Anna's post lays out a particular piece of poor performance which is of core strategic value to pretty much everyone - how to identify and achieve your goals - and which, according to me and many people and authors, can be greatly improved through study and practice. So I'm very frustrated by all the comments about the fact that we're just barely intelligent and debates about the intelligence of the general person. It's like if Eliezer posted about the potential for AI to kill us all and people debated how they would choose to kill us instead of how to stop it from happening.

Sorry, folks, but compared to the self-help/self-development community, Less Wrong is currently UTTERLY LOSING at self-improvement and life optimization. Go spend an hour reading Merlin Mann's site and you'll learn way more instrumental rationality than you do here. Or take a GTD class, or read a top-rated time-management book on Amazon.

Talking about biases is fun, working on them is hard. Do Less Wrongers want to have fun, or become super-powerful and take over (or at least save) the world? So far, as far as I can tell, LW is much worse than the Quantified Self & time/attention-management communities (Merlin Mann, Zen Habits, GTD) at practical self-improvement. Which is why I don't read it very often. When it becomes a rationality dojo instead of a club for people who like to geek out about biases, I'm in.

Comment author: Apprentice 10 September 2010 10:52:09PM 1 point [-]

Go spend an hour reading Merlin Mann's site and you'll learn way more instrumental rationality than you do here.

Really? Could you point out some posts you think are particularly helpful? Recent posts? I used to read his site and remember finding it gradually more disappointed and dropping it off my list. I don't really remember why, though.

Comment author: patrissimo 12 September 2010 04:14:43AM 1 point [-]

I thought his recent "time and attention" talk was excellent, and of course his writing on email is classic.

Comment author: Apprentice 12 September 2010 08:31:56AM 1 point [-]

Ah, his email theory - I used to think that looked like a message from an alien world. Re-reading it briefly now it still looks completely alien, describing a situation I have never found myself in. I just haven't ever had the feeling of being overwhelmed by email or having any sort of management problem with email. Still, I'm sure there are people who do have that problem and find Mann's writings helpful. I remember a guy back in college who swore by this inbox zero stuff. (I also remember having exchanges with him like: "That info you need is in the email I sent you a few days ago." "Uh, could you resend that? I delete all my email.")
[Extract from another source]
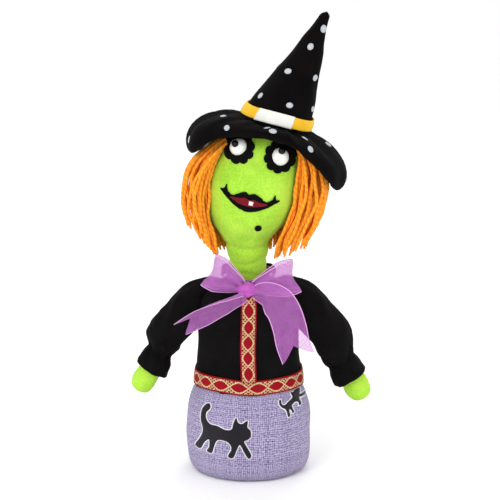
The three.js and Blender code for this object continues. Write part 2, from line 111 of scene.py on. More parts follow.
PUPPET_MIDDLE = Vector((0.0011, 0.0, 0.1663))
CAMERA_DISTANCE = 1.113
CAMERA_HEIGHT_ANGLE = math.radians(13)
LENS = 110
FLOOR_HALF = 4
lens = bpy.data.cameras.new("camera")
lens.lens = LENS
camera = bpy.data.objects.new("camera", lens)
bpy.context.scene.collection.objects.link(camera)
bpy.context.scene.camera = camera
to_camera = Vector((0, -math.cos(CAMERA_HEIGHT_ANGLE), math.sin(CAMERA_HEIGHT_ANGLE)))
camera.location = PUPPET_MIDDLE + CAMERA_DISTANCE * to_camera
camera.rotation_euler = (-to_camera).to_track_quat("-Z", "Y").to_euler()

bpy.context.scene.view_settings.view_transform = "Standard"
world = bpy.data.worlds.new("room")
bpy.context.scene.world = world
world.use_nodes = True
world.node_tree.nodes["Background"].inputs["Color"].default_value = paint("#ffffff")

light_box("key", (-0.7, -1.1, 1.1), 0.8, 6.5)
light_box("fill", (1.1, -0.9, 0.6), 1.0, 1.5)
light_box("rim", (0.3, 0.9, 1.1), 0.6, 3)

floor_mesh = bpy.data.meshes.new("floor")
floor_shape = bmesh.new()
bmesh.ops.create_grid(floor_shape, x_segments=1, y_segments=1, size=FLOOR_HALF)
floor_shape.to_mesh(floor_mesh)
floor_shape.free()
floor = bpy.data.objects.new("floor", floor_mesh)
bpy.context.scene.collection.objects.link(floor)
# Matt emulsion has no gloss, so that only soft shadows show on it.
floor_paint, _, _ = finish_named("matt white backdrop paint", Base_Color=paint("#ffffff"), Roughness=0.9)
floor_mesh.materials.append(floor_paint)

# ---- Skirt ----
# A drum of coarse lavender linen over wadding, open underneath for the hand. The cloth is gathered into
# the waist and turned in under the foot, where the puppet stands on it.

# Such linen has a thread about every 0.9 mm. It is drawn a little coarser, so that the weave shows.
COARSE_PITCH = 1.3
SETTLE_STEPS = 20


def drawn_through(points, t):
    """The point at t, from 0 to 1, on a smooth line through the given points."""
    last = len(points) - 1
    i = min(int(t * last), last - 1)
    f = t * last - i
    a, b, c, d = (Vector(points[min(max(k, 0), last)]) for k in (i - 1, i, i + 1, i + 2))
    bend, twist = 2 * a - 5 * b + 4 * c - d, 3 * b - a - 3 * c + d
    return 0.5 * (2 * b + (c - a) * f + bend * f ** 2 + twist * f ** 3)


def sewn(name, columns, rows, place, cut, material):
    """Cuts a flat piece of cloth of cut = (width, height) mm and takes each of its points to place(u, v)."""
    shape = bmesh.new()
    cloth = shape.loops.layers.uv.new("cloth")
    bmesh.ops.create_grid(shape, x_segments=columns, y_segments=rows, size=0.5)
    for face in shape.faces:
        for corner in face.loops:
            corner[cloth].uv = ((corner.vert.co.x + 0.5) * cut[0], (corner.vert.co.y + 0.5) * cut[1])
    for vert in shape.verts:
        vert.co = Vector(place(vert.co.x + 0.5, vert.co.y + 0.5)) * MM
    bmesh.ops.remove_doubles(shape, verts=shape.verts, dist=0.01 * MM)
    return shown(name, shape, material)


def shown(name, shape, material):
    """Puts a finished shape into the scene as a piece with smooth faces."""
    mesh = bpy.data.meshes.new(name)
    shape.to_mesh(mesh)
    shape.free()
    mesh.materials.append(material)
    mesh.polygons.foreach_set("use_smooth", [True] * len(mesh.polygons))
    piece = bpy.data.objects.new(name, mesh)
    bpy.context.scene.collection.objects.link(piece)
    return piece


def with_modifier(piece, kind, **settings):
    modifier = piece.modifiers.new(kind.lower(), kind)
    for name, value in settings.items():
        setattr(modifier, name, value)
    return piece


def puffed(piece, pressure, cap):
    """Lets the stuffing push the cloth out for some steps; no point moves further than cap mm."""
    cloth = piece.modifiers.new("stuffing", "CLOTH")
    cloth.settings.use_pressure = True
    cloth.settings.uniform_pressure_force = pressure
    cloth.settings.effector_weights.gravity = 0
    for step in range(1, SETTLE_STEPS + 1):
        bpy.context.scene.frame_set(step)
    settled = piece.evaluated_get(bpy.context.evaluated_depsgraph_get()).data
    for vert, moved in zip(piece.data.vertices, settled.vertices):
        push = moved.co - vert.co
        vert.co += push * min(1, cap * MM / max(push.length, 1e-9))
    piece.modifiers.remove(cloth)
    bpy.context.scene.frame_set(1)


def folds(angle, counts, seed):
    """Uneven gathers round a drawn-in edge, from -1 to 1, for an angle in radians."""
    wave = sum(math.sin(n * angle + seed * n * 1.7) / (1 + 0.35 * i) for i, n in enumerate(counts))
    return wave / sum(1 / (1 + 0.35 * i) for i in range(len(counts)))


def rising(height, start, end):
    """0 up to start, then rising to 1 at end, and on beyond it."""
    return max(0, (height - start) / (end - start))


def lumps(angle, reach, along, size, seed):
    """Soft unevenness of the stuffing at an angle round a piece, from about -1 to 1."""
    place = Vector((reach * math.cos(angle) / size + seed, reach * math.sin(angle) / size, along / size))
    return noise.noise(place)


def cloth_look(tree, shader, share, dark, light, height, depth, strength):
    """Colours a shader from dark to light by share, and raises its surface by height, depth mm at most.
    dark and light are hex colours or sockets."""
    dark, light = (paint(tone) if isinstance(tone, str) else tone for tone in (dark, light))
    tone = wire(tree, "ShaderNodeMix", {0: share, 6: dark, 7: light}, data_type="RGBA")
    tree.links.new(tone.outputs[2], shader.inputs["Base Color"])
    relief = wire(tree, "ShaderNodeBump", {"Height": height, "Distance": depth * MM, "Strength": strength})
    tree.links.new(relief.outputs[0], shader.inputs["Normal"])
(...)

I'll see if I can find the time and attention to check out the time and attention video. I would have strongly preferred text, though. Watching 80 minute lectures is not something I can always easily arrange.

Comment author: matt 13 September 2010 10:08:06PM 1 point [-]

I remember a guy back in college who swore by this inbox zero stuff. (I also remember having exchanges with him like: "That info you need is in the email I sent you a few days ago." "Uh, could you resend that? I delete all my email.")

Mann (after David Allen) recommends processing your email, then moving it out of your inbox to the place it belongs. He does not recommend deleting emails you have not finished with yet.

Comment author: Apprentice 13 September 2010 10:28:13PM 3 points [-]

Mann has post titles like Inbox Zero: Delete, delete, delete - my friend took that to heart. I'm personally never 'finished with' an email in the sense that I'm confident that I'll never ever want to look at it again. I search through my email archives all the time.

Admittedly, Mann, in that article, says that he archives his mail and doesn't delete it - but he presents that as a "big chicken" option and a couple of paragraphs up he's lambasting "holding" folders.

Anyway, I've got nothing in particular against Mann - I just don't find what he's saying useful or fun (I tried the recommended video but 10 minutes in I turned it off, he didn't seem to be saying anything interesting I hadn't heard before) while I do find LessWrong frequently useful or fun.